Proof Points and Market Signals (For Leadership Slides)

  • Open lakehouse design (Delta + Spark + SQL) is widely adopted across industries.
  • Delta Lake’s ACID and stream‑batch unification enable reliable analytics on cloud object storage.
  • Unity Catalog centralizes access control and lineage across workspaces—critical for multi‑team, regulated environments.
  • Business momentum: Strong ecosystem growth and Microsoft partnership indicate continued platform evolution and support.

FAQ

Is Azure Databricks the same as Databricks?

Short answer: Same core Databricks platform, delivered as a first‑party Azure service with native Azure integration for identity, networking, and billing.

What is Delta Lake and why is it important?

Delta Lake makes data in your lake transactional and reliable with ACID guarantees, schema enforcement/evolution, scalable metadata, and time travel. It unifies streaming and batch on the same tables.

How does Unity Catalog help with governance?

It’s the central catalog to manage permissions, data masking, lineage, auditing, and discovery across workspaces and data/AI assets, aligned to least‑privilege principles.

Do I need both a warehouse and a lake?

The lakehouse model lets you serve BI + AI from one system of truth—your data lake—using Delta tables and DBSQL, often reducing the need for a separate warehouse.
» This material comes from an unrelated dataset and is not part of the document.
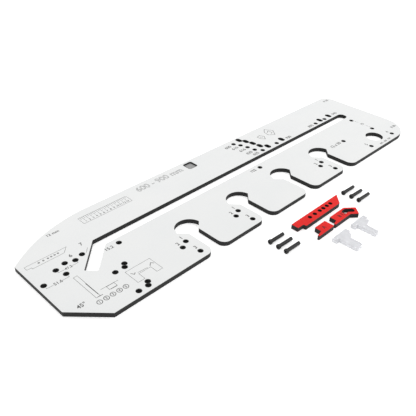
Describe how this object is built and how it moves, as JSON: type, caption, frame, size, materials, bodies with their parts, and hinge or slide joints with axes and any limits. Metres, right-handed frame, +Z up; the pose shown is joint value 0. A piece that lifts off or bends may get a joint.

A One‑Page “Launch Plan” You Can Copy

  1. Decide the governance baseline: Create your metastore, catalogs, schemas, and table naming standards in Unity Catalog; map roles to Azure AD groups.
  2. Set the medallion directory layout in ADLS: /bronze, /silver, /gold.
  3. Start small: Pick one domain (e.g., orders or marketing).
  4. Ingest with Auto Loader and write Delta bronze; document schemas and quality rules.
  5. Author DLT pipelines to silver/gold with expectations; wire alerts.
  6. Publish SQL endpoints for gold tables; onboard analysts.
  7. Harden operations: Optimize/Vacuum schedules, cluster policies, cost tags, and monitor lineage/audit logs.
  8. Rinse and scale: Add more domains; keep catalogs domain‑aligned; avoid one giant “default” schema.